### EXERCISE AIM:
Transcribe only the part of the listing below that begins at the line containing "Reconstruct the object" and runs to its final line, keeping both ends.

### SUPPLIED INFORMATION:
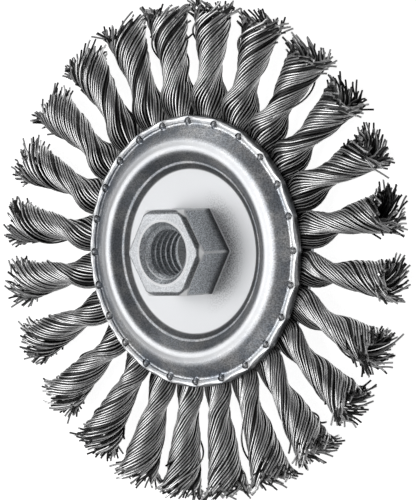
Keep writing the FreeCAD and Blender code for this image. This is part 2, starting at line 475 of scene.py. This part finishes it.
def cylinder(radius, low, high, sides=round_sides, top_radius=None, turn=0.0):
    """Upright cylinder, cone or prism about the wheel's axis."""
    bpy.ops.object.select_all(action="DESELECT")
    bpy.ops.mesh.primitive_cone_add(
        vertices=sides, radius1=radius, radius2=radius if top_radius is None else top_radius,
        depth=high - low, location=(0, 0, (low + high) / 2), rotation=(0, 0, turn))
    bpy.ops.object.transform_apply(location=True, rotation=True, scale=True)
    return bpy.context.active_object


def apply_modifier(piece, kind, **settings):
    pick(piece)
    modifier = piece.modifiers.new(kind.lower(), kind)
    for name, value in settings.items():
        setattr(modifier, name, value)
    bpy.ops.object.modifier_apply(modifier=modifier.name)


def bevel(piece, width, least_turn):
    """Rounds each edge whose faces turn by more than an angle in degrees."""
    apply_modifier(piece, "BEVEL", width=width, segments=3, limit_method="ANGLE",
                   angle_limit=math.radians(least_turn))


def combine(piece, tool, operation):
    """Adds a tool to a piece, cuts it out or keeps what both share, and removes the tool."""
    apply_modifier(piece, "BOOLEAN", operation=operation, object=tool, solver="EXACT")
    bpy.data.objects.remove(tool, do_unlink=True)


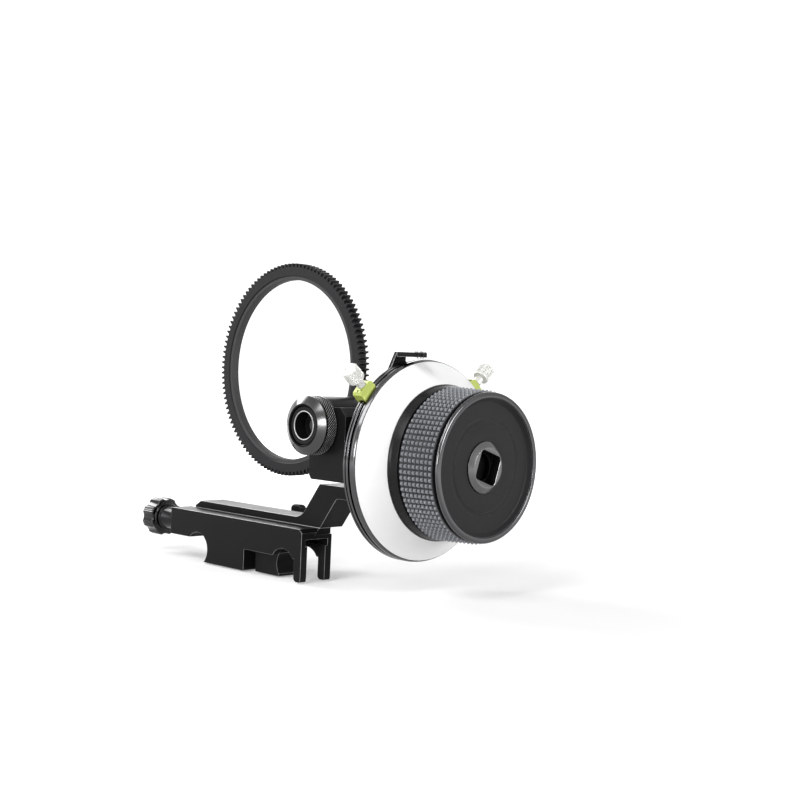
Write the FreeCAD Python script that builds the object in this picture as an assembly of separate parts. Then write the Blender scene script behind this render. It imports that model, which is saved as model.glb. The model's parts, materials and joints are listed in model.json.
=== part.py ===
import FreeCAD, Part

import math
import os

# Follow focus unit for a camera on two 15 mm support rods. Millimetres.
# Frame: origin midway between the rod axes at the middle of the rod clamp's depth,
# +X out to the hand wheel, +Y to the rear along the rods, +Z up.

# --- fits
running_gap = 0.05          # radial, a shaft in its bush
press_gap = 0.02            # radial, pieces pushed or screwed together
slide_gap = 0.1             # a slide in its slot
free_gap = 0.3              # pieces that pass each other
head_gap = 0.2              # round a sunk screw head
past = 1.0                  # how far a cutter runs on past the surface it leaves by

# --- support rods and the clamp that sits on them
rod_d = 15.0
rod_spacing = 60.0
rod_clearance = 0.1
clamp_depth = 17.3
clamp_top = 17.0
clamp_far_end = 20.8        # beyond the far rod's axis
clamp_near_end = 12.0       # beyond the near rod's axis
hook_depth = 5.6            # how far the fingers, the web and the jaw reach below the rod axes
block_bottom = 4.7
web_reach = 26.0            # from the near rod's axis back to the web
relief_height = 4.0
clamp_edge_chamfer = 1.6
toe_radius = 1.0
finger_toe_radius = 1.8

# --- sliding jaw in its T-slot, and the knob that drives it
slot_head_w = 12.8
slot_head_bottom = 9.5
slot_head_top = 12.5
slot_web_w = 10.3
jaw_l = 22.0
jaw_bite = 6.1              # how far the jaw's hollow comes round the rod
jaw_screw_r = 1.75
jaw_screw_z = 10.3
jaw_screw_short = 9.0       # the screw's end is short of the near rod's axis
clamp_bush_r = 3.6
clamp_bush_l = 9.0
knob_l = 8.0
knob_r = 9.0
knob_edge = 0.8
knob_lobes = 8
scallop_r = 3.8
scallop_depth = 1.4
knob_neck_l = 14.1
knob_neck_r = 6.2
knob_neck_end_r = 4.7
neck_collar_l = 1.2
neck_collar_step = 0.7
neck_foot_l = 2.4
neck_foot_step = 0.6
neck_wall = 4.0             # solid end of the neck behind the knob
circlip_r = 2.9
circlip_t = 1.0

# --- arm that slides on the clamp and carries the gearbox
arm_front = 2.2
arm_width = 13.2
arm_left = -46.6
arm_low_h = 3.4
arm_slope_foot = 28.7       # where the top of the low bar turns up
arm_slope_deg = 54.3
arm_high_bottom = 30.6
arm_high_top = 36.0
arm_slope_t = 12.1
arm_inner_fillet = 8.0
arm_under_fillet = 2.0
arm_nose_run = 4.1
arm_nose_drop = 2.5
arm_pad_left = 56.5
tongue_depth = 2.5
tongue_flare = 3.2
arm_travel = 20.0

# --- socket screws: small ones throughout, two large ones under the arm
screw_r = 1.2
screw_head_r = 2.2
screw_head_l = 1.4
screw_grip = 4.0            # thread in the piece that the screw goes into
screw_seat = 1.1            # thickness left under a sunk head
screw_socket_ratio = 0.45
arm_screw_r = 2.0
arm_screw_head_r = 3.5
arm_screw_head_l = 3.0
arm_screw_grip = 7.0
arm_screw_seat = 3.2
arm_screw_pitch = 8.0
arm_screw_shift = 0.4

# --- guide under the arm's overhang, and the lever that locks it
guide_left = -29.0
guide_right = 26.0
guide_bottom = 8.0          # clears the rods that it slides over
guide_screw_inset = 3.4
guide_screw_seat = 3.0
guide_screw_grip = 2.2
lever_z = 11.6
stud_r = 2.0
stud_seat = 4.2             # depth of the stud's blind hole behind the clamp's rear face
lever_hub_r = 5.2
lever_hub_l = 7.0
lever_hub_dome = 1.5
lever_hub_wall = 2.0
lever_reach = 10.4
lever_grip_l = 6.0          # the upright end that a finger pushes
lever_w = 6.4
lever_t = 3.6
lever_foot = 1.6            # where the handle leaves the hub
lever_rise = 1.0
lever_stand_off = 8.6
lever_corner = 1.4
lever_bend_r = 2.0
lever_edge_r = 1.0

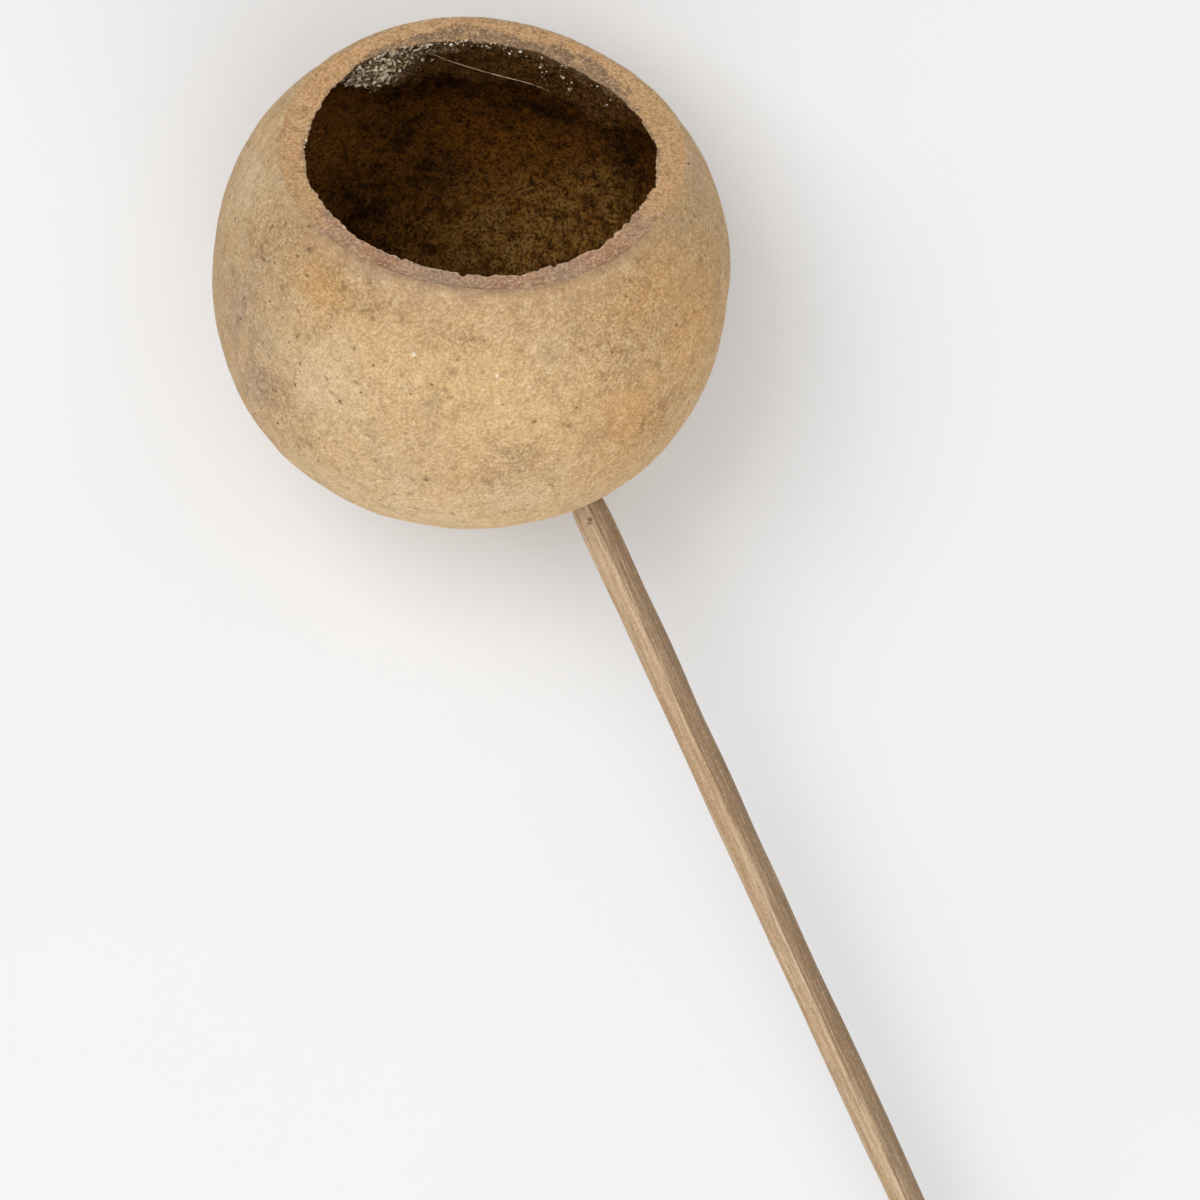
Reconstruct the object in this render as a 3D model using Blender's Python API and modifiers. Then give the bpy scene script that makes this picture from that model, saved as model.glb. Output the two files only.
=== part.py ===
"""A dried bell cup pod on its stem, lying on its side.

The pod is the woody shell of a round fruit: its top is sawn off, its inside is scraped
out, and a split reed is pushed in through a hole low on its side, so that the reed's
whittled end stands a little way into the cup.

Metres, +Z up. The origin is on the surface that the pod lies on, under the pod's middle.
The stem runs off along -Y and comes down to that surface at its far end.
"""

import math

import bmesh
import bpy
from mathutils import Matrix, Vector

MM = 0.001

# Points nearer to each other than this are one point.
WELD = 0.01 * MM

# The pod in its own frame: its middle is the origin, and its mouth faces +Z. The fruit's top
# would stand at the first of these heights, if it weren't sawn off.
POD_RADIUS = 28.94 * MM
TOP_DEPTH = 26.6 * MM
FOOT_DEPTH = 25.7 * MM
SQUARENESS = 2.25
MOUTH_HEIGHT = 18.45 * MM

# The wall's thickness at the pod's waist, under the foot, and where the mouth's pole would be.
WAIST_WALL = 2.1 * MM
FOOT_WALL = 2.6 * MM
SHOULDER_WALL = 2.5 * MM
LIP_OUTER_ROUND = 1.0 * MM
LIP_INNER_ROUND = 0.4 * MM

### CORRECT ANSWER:
Reconstruct the object in this render as a 3D model using Blender's Python API and modifiers. Then give the bpy scene script that makes this picture from that model, saved as model.glb. Output the two files only.
=== part.py ===
"""A dried bell cup pod on its stem, lying on its side.

The pod is the woody shell of a round fruit: its top is sawn off, its inside is scraped
out, and a split reed is pushed in through a hole low on its side, so that the reed's
whittled end stands a little way into the cup.

Metres, +Z up. The origin is on the surface that the pod lies on, under the pod's middle.
The stem runs off along -Y and comes down to that surface at its far end.
"""

import math

import bmesh
import bpy
from mathutils import Matrix, Vector

MM = 0.001

# Points nearer to each other than this are one point.
WELD = 0.01 * MM

# The pod in its own frame: its middle is the origin, and its mouth faces +Z. The fruit's top
# would stand at the first of these heights, if it weren't sawn off.
POD_RADIUS = 28.94 * MM
TOP_DEPTH = 26.6 * MM
FOOT_DEPTH = 25.7 * MM
SQUARENESS = 2.25
MOUTH_HEIGHT = 18.45 * MM

# The wall's thickness at the pod's waist, under the foot, and where the mouth's pole would be.
WAIST_WALL = 2.1 * MM
FOOT_WALL = 2.6 * MM
SHOULDER_WALL = 2.5 * MM
LIP_OUTER_ROUND = 1.0 * MM
LIP_INNER_ROUND = 0.4 * MM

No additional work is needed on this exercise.